Stated problem
Return the lines exactly as they stand, from the first of the material through the line containing "LABEL_ASIDE = 0.0022".

++++++++++++++++++++

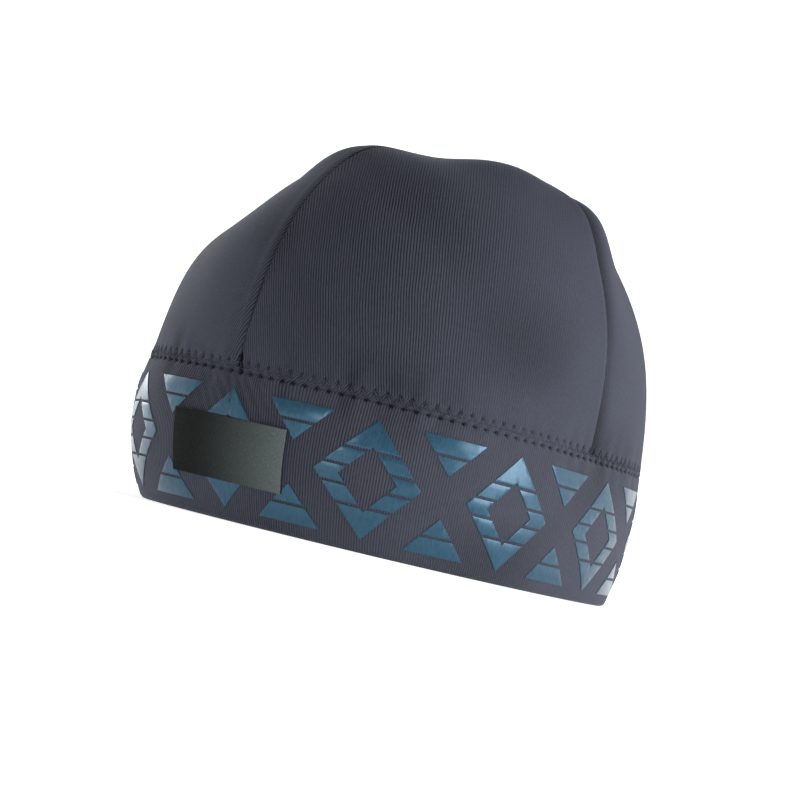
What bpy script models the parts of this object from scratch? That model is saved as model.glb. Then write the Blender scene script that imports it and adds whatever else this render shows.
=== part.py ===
"""Neoprene beanie: a crown of four gores on a doubled band, with a woven label at the front.

Metres, +Z up. The rim of the band rests on z = 0 under the middle of the crown.
The hat faces -Y, so the wearer's left is +X and the back is +Y.
"""
import math

import bmesh
import bpy
from mathutils import Matrix, Vector

# Hat sizes, on the outside of the cloth where the crown meets the band
HALF_WIDTH = 0.085
HALF_LENGTH = 0.098
BAND_HEIGHT = 0.052
CROWN_RISE = 0.101

# Cloth
CROWN_WALL = 0.0022
BAND_WALL = 0.0034
LABEL_WALL = 0.0009
SEAM_ROUNDING = 0.0007
RIM_ROUNDING = 0.0012
LABEL_ROUNDING = 0.0003
PIECE_GAP = 0.0003

# Label: its middle is this far above the rim, and this far to the wearer's left
LABEL_WIDTH = 0.0485
LABEL_HEIGHT = 0.0213
LABEL_MIDDLE = 0.0238
LABEL_ASIDE = 0.0022

# Powers of the round-cornered sections: 2 is an ellipse, more is boxier, less is more pointed
FOOT_POWER = 2.3
PEAK_POWER = 1.5
RISE_POWER = 2.45

# The plan goes from FOOT_POWER to PEAK_POWER between the foot and this elevation
PEAK_ELEVATION = math.radians(70)

# The four seams run down into a shallow hollow at the top
TOP_HOLLOW = 0.0065
TOP_HOLLOW_SPREAD = math.radians(26)

# Mesh density
GORE_CELLS = 10
BAND_CELLS = 7
LABEL_CELLS = (12, 5)

# Band sections: height as a share of BAND_HEIGHT; width and move to the left as shares of
# HALF_WIDTH; length and move to the back as shares of HALF_LENGTH
BAND_ROWS = (
    # height, width, length, left, back
    (0.00, 0.955, 0.925, 0.028, 0.018),
    (0.60, 1.018, 1.012, 0.000, 0.000),
    (1.00, 1.000, 1.000, 0.000, 0.000),
)

# Dents of the crown, in degrees round from the front to the wearer's left, degrees up from the
# top of the band, degrees of spread, and depth as a share of CROWN_RISE; less than 0 is a bulge
CROWN_DENTS = (
    # round, up, spread, depth
    (-33, 45, 15, 0.085),
    (-12, 56, 9, -0.026),
    (19, 70, 9, 0.013),
    (52, 70, 9, -0.030),
    (72, 66, 8, -0.031),
    (98, 56, 9, -0.054),
    (112, 38, 11, 0.012),
)

# Colour (linear), roughness and metallic of each cloth
SLATE_CLOTH = ((0.060, 0.064, 0.084, 1.0), 0.85, 0.0)
BAND_CLOTH = ((0.055, 0.058, 0.078, 1.0), 0.85, 0.0)
LABEL_CLOTH = ((0.016, 0.019, 0.021, 1.0), 0.55, 0.0)


def clear_scene():
    """Take out whatever the file opened with."""
    for thing in list(bpy.data.objects):
        bpy.data.objects.remove(thing, do_unlink=True)


def make_material(name, finish):
    """Principled material from a (colour, roughness, metallic) finish."""
    colour, roughness, metallic = finish
    material = bpy.data.materials.new(name)
    material.use_nodes = True
    shader = material.node_tree.nodes["Principled BSDF"]
    shader.inputs["Base Color"].default_value = colour
    shader.inputs["Roughness"].default_value = roughness
    shader.inputs["Metallic"].default_value = metallic
    material.diffuse_color = colour
    return material


def make_object(name, bm, collection, material):
    """Object named for its sub-part, from a bmesh that is used up."""
    mesh = bpy.data.meshes.new(name)
    bm.to_mesh(mesh)
    bm.free()
    mesh.materials.append(material)
    thing = bpy.data.objects.new(name, mesh)
    collection.objects.link(thing)
    return thing


def plan_reach(azimuth, half_width, half_length, power):
    """Distance from the middle to a round-cornered outline, in the direction of an azimuth."""
    across = abs(math.sin(azimuth)) / half_width
    along = abs(math.cos(azimuth)) / half_length
    return (across ** power + along ** power) ** (-1.0 / power)


def heading(azimuth):
    """Level unit vector at an azimuth, 0 at the front and growing to the wearer's left."""
    return Vector((math.sin(azimuth), -math.cos(azimuth), 0.0))


def crown_point(direction):
    """Point of the crown's outer face in a direction from the middle of its foot."""
    direction = direction.normalized()
    elevation = math.asin(max(-1.0, min(1.0, direction.z)))
    azimuth = math.atan2(direction.x, -direction.y)
    climb = max(0.0, min(1.0, elevation / PEAK_ELEVATION))
    power = FOOT_POWER + (PEAK_POWER - FOOT_POWER) * climb
    level = math.cos(elevation) / plan_reach(azimuth, HALF_WIDTH, HALF_LENGTH, power)
    upward = max(0.0, math.sin(elevation)) / CROWN_RISE
    reach = (level ** RISE_POWER + upward ** RISE_POWER) ** (-1.0 / RISE_POWER)
    from_top = (math.pi / 2 - elevation) / TOP_HOLLOW_SPREAD
    reach -= TOP_HOLLOW * math.exp(-from_top ** 2)
    for turn, up, spread, depth in CROWN_DENTS:
        middle = heading(math.radians(turn)) * math.cos(math.radians(up))
        middle.z = math.sin(math.radians(up))
        away = math.degrees(direction.angle(middle)) / spread
        reach -= depth * CROWN_RISE * math.exp(-away ** 2)
    return direction * reach + Vector((0.0, 0.0, BAND_HEIGHT))


def band_section(share):
    """Width, length and two moves of the band at a share of its height, smooth through the rows."""
    values = [0.0, 0.0, 0.0, 0.0]
    for row in BAND_ROWS:
        weight = 1.0
        for other in BAND_ROWS:
            if other is not row:
                weight *= (share - other[0]) / (row[0] - other[0])
        values = [value + weight * size for value, size in zip(values, row[1:])]
    return values


def band_point(azimuth, share):
    """Point of the band's outer face at an azimuth and a share of its height."""
    width, length, left, back = band_section(share)
    reach = plan_reach(azimuth, width * HALF_WIDTH, length * HALF_LENGTH, FOOT_POWER)
    middle = Vector((left * HALF_WIDTH, back * HALF_LENGTH, share * BAND_HEIGHT))
    return middle + heading(azimuth) * reach


def thicken(thing, wall, offset):
    """Give an open sheet an even wall, and keep the result as the object's mesh."""
    solidify = thing.modifiers.new("Wall", "SOLIDIFY")
    solidify.thickness = wall
    solidify.offset = offset
    solidify.use_even_offset = True
    depsgraph = bpy.context.evaluated_depsgraph_get()
    walled = bpy.data.meshes.new_from_object(thing.evaluated_get(depsgraph))
    thing.modifiers.remove(solidify)
    sheet = thing.data
    thing.data = walled
    bpy.data.meshes.remove(sheet)
    walled.name = thing.name


def round_edges(thing, width):
    """Soften the cut edges of a cloth piece, and shade its faces smooth."""
    bevel = thing.modifiers.new("Soft edges", "BEVEL")
    bevel.width = width
    bevel.segments = 2
    bevel.limit_method = "ANGLE"
    bevel.angle_limit = math.radians(50)
    thing.data.shade_smooth()
    thing.data.set_sharp_from_angle(angle=math.radians(50))


def make_gore(name, side, end, collection, material):
    """Gore of one quarter of the crown: side +1 is the wearer's left, end -1 is the front.

    The cells are three faces of a divided cube, blown out to the crown.
    """
    bm = bmesh.new()
    quarter = Matrix.Translation((side * 0.5, end * 0.5, 0.5))
    bmesh.ops.create_cube(bm, size=1.0, matrix=quarter)
    bmesh.ops.subdivide_edges(bm, edges=bm.edges[:], cuts=GORE_CELLS - 1, use_grid_fill=True)
    inside = [face for face in bm.faces if min(abs(c) for c in face.calc_center_median()) < 1e-6]
    bmesh.ops.delete(bm, geom=inside, context="FACES")
    for vertex in bm.verts:
        even = [math.tan(share * math.pi / 4) for share in vertex.co]
        vertex.co = crown_point(Vector(even))
    gore = make_object(name, bm, collection, material)
    thicken(gore, CROWN_WALL, offset=-1.0)
    # The seam edges are pressed flat, half a gap clear of the seam, and the foot half a gap
    # above the top of the band
    half_gap = PIECE_GAP / 2
    for vertex in gore.data.vertices:
        if abs(vertex.co.x) < CROWN_WALL:
            vertex.co.x = side * half_gap
        if abs(vertex.co.y) < CROWN_WALL:
            vertex.co.y = end * half_gap
        if vertex.co.z < BAND_HEIGHT + CROWN_WALL:
            vertex.co.z = BAND_HEIGHT + half_gap
    round_edges(gore, SEAM_ROUNDING)
    return gore


def make_band(collection, material):
    """Closed ring of doubled cloth, from the rim on z = 0 up to the foot of the crown."""
    bm = bmesh.new()
    bmesh.ops.create_cone(bm, cap_ends=False, segments=8 * GORE_CELLS, radius1=1.0, radius2=1.0,
                          depth=1.0, matrix=Matrix.Translation((0.0, 0.0, 0.5)))
    upright = [edge for edge in bm.edges if abs(edge.verts[0].co.z - edge.verts[1].co.z) > 0.5]
    bmesh.ops.subdivide_edges(bm, edges=upright, cuts=BAND_CELLS - 1)
    half_gap = PIECE_GAP / 2
    top_share = 1.0 - half_gap / BAND_HEIGHT
    for vertex in bm.verts:
        azimuth = math.atan2(vertex.co.x, -vertex.co.y)
        vertex.co = band_point(azimuth, vertex.co.z * top_share)
    band = make_object("band", bm, collection, material)
    thicken(band, BAND_WALL, offset=-1.0)
    # The rim lies flat on the ground, and the top is level under the crown
    for vertex in band.data.vertices:
        if vertex.co.z < BAND_WALL:
            vertex.co.z = 0.0
        if vertex.co.z > BAND_HEIGHT - BAND_WALL:
            vertex.co.z = BAND_HEIGHT - half_gap
    round_edges(band, RIM_ROUNDING)
    return band


def make_label(collection, material):
    """Flat label that follows the band's face at the middle of the front."""
    columns, rows = LABEL_CELLS
    bm = bmesh.new()
    bmesh.ops.create_grid(bm, x_segments=columns, y_segments=rows, size=0.5)
    front_reach = -band_point(0.0, LABEL_MIDDLE / BAND_HEIGHT).y
    for vertex in bm.verts:
        azimuth = (LABEL_ASIDE + vertex.co.x * LABEL_WIDTH) / front_reach
        height = LABEL_MIDDLE + vertex.co.y * LABEL_HEIGHT
        face = band_point(azimuth, height / BAND_HEIGHT)
        vertex.co = face + heading(azimuth) * PIECE_GAP
    label = make_object("label", bm, collection, material)
    thicken(label, LABEL_WALL, offset=1.0)
    round_edges(label, LABEL_ROUNDING)
    return label


def main():
    clear_scene()
    collection = bpy.data.collections.new("neoprene_beanie")
    bpy.context.scene.collection.children.link(collection)
    crown_cloth = make_material("crown_cloth", SLATE_CLOTH)
    band_cloth = make_material("band_cloth", BAND_CLOTH)
    label_cloth = make_material("label_cloth", LABEL_CLOTH)
    make_band(collection, band_cloth)
    for end_name, end in (("front", -1), ("back", 1)):
        for side_name, side in (("left", 1), ("right", -1)):
            make_gore(f"crown_{end_name}_{side_name}", side, end, collection, crown_cloth)
    make_label(collection, label_cloth)


main()
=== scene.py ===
# %% [markdown]
# # Neoprene beanie
#
# The hat is a crown of four neoprene gores on a doubled band. A flat cover stitch closes the
# joint between them, a raised film print runs round the band, and a small woven label sits at
# the front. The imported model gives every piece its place, and this script gives it its cloth.

import math

import bmesh
import bpy
import numpy as np
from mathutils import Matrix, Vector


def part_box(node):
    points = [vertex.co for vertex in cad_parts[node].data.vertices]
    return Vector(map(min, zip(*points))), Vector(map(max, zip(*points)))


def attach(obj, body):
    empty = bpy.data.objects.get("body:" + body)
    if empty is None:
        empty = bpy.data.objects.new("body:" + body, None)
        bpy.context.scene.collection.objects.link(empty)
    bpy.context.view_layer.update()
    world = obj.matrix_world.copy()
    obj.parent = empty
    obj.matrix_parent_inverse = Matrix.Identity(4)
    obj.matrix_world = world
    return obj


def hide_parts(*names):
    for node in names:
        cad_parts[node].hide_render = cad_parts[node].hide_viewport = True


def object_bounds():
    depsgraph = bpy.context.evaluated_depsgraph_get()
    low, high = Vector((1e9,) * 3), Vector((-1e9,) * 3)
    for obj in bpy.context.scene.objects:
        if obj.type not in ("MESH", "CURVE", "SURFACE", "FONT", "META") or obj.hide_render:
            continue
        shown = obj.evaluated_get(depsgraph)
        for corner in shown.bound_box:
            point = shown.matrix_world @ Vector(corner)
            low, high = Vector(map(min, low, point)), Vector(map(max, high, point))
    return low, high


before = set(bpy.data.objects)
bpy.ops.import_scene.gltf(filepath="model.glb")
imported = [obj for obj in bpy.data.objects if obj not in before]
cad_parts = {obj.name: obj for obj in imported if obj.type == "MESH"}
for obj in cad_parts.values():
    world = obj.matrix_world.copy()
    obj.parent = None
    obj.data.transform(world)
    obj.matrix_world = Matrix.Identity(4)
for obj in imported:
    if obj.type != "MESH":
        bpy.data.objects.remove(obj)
cad_low, cad_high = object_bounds()
cad_size = [round((high - low) * 1000, 1) for low, high in zip(cad_low, cad_high)]
print("the packed hat spans", cad_size, "mm")

# %% [markdown]
# ## The hat's form
#
# Neoprene keeps the form that it was cut to: round-cornered in plan at the foot, slightly
# pointed at the four seams near the top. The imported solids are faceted, and the facets would
# show in the sheen, so the same form is written again as a formula and measured against them.

# %% Sizes of the form, in metres
HALF_WIDTH = 0.085
HALF_LENGTH = 0.098
CROWN_RISE = 0.101
CROWN_WALL = 0.0022
BAND_WALL = 0.0034
SEAM_CLEARANCE = 0.00002
FOOT_POWER = 2.3
PEAK_POWER = 1.5
RISE_POWER = 2.45
PEAK_ELEVATION = math.radians(70)
TOP_HOLLOW = 0.0065
TOP_HOLLOW_SPREAD = math.radians(26)

# The joint lies halfway between the top of the band and the foot of the crown
JOINT_HEIGHT = (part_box("band")[1].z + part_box("crown_front_left")[0].z) / 2
print("the joint is", round(JOINT_HEIGHT * 1000, 2), "mm above the rim")

# Band sections: height as a share of the joint's; width and move to the left as shares of the
# half width; length and move to the back as shares of the half length
BAND_ROWS = (
    # height, width, length, left, back
    (0.00, 0.955, 0.925, 0.028, 0.018),
    (0.60, 1.018, 1.012, 0.000, 0.000),
    (1.00, 1.000, 1.000, 0.000, 0.000),
)

# Dents of the crown: degrees round from the front to the wearer's left, degrees up from the
# joint, degrees of spread, and depth as a share of the crown's rise; less than 0 is a bulge
CROWN_DENTS = (
    # round, up, spread, depth
    (-33, 45, 15, 0.085),
    (-12, 56, 9, -0.026),
    (19, 70, 9, 0.013),
    (52, 70, 9, -0.030),
    (72, 66, 8, -0.031),
    (98, 56, 9, -0.054),
    (112, 38, 11, 0.012),
)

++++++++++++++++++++

Correct response
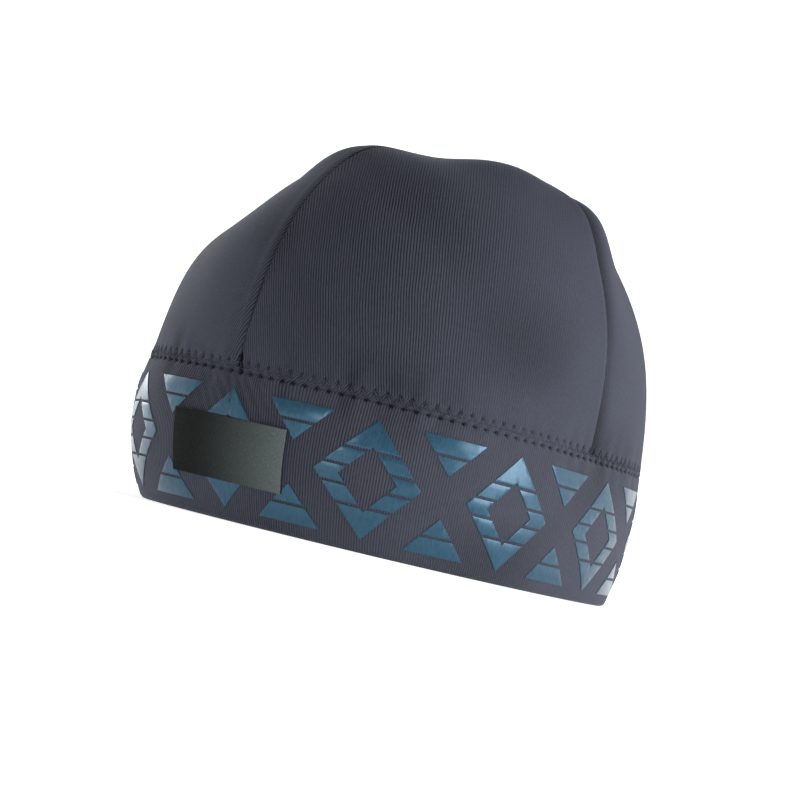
What bpy script models the parts of this object from scratch? That model is saved as model.glb. Then write the Blender scene script that imports it and adds whatever else this render shows.
=== part.py ===
"""Neoprene beanie: a crown of four gores on a doubled band, with a woven label at the front.

Metres, +Z up. The rim of the band rests on z = 0 under the middle of the crown.
The hat faces -Y, so the wearer's left is +X and the back is +Y.
"""
import math

import bmesh
import bpy
from mathutils import Matrix, Vector

# Hat sizes, on the outside of the cloth where the crown meets the band
HALF_WIDTH = 0.085
HALF_LENGTH = 0.098
BAND_HEIGHT = 0.052
CROWN_RISE = 0.101

# Cloth
CROWN_WALL = 0.0022
BAND_WALL = 0.0034
LABEL_WALL = 0.0009
SEAM_ROUNDING = 0.0007
RIM_ROUNDING = 0.0012
LABEL_ROUNDING = 0.0003
PIECE_GAP = 0.0003

# Label: its middle is this far above the rim, and this far to the wearer's left
LABEL_WIDTH = 0.0485
LABEL_HEIGHT = 0.0213
LABEL_MIDDLE = 0.0238
LABEL_ASIDE = 0.0022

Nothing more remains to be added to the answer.